If this sounds scary it doesn’t have to be, there are ways to control these damages and maybe even kick them out of your eyesight.
How to Avoid Hard Water Damage
Water Softener – This is the ideal solution, it is a unit that is placed in your mains water supply that will give you soft water for all your household needs. These units can remove chlorine, hard calcium and magnesium from your water. You will have soft water and you’ll also extend the life of your plumbing and of your washing and dish washing machines. Your hair routine might even feel like a Spa session, expect to feel your hair soft, shiny and smooth.
Shower Filter – This is a cheaper option than buying a water softener, nevertheless, you will probably feel immediate changes on your hair and skin. Shower filters are capable of neutralising chlorine in your shower water and reducing heavy metals and other chemicals. The water filter in them will last you for an estimated amount of time, you will need to buy one once it’s used up.
Chelating Shampoos – These shampoos are specifically formulated for swimmers, those who have hard water and to remove product build up from hair care products. Because chelating shampoos dry your hair you need to follow them with a good deep conditioning treatment. Remember, just like with clarifying shampoos, this is not something you will do every other day. Joico K-Pack chelating shampoo is creamy and conditioning which means it won’t leave your hair feeling so dry, but you still need to follow with a moisturising treatment. Mizani’s Phormula 7 is also another option, just be aware that chelating and clarifying shampoos are different.
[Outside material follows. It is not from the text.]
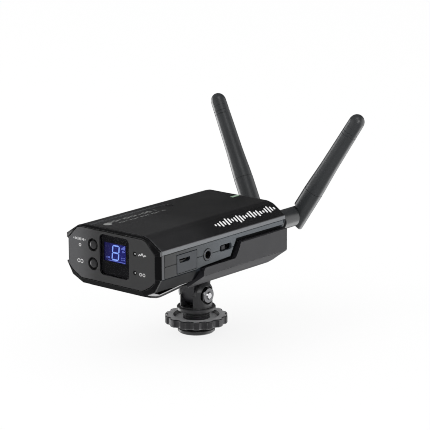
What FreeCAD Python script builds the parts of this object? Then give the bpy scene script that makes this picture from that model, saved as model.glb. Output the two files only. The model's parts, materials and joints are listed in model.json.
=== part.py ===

Clarifying shampoos only remove product build, to remove hard water minerals you need a stronger shampoo. These shampoos can come labelled as clarifying, demineralizing, chelating or purifying the trick is to look at the ingredients list and find EDTA or HEDTA, which are able to remove mineral water deposits.
Mineral Water – It might seem a bit extravagant washing your hair with bottled water, but sometimes us curly girls, we gotta do what we gotta do. This can be a temporary solution (or not!) until you decide on another method. Every time you wash your hair take a jug or a bottle of water and make a final hair rinse with it.
Lemon Juice or Apple Cider Vinegar Rinse (ACV)– These are two effective and affordable home remedies. By lowering the hair’s pH with their low acidic pH, the minerals found in hair are released. For chelating purposes, you should use a strong solution with a higher concentration than a normal rinse. For a 25% concentration solution, you can make a hair rinse with 1/4 cup of lemon juice/ACV to 1 cup of filtered water. Rub this mixture on your hair, let it sit for a few minutes and rinse. Adjust amounts according to your hair length.
In some ways water and hair have a love-hate relationship. Water is what our natural hair most needs and desires, still it can also be the cause of many of its problems. Decide on your method (s) of choice to remove mineral deposits and get yourself prepared to see and feel the changes in your hair. Your transitioning or natural hair will be softer, shinier, with less frizz and less prone to tangles.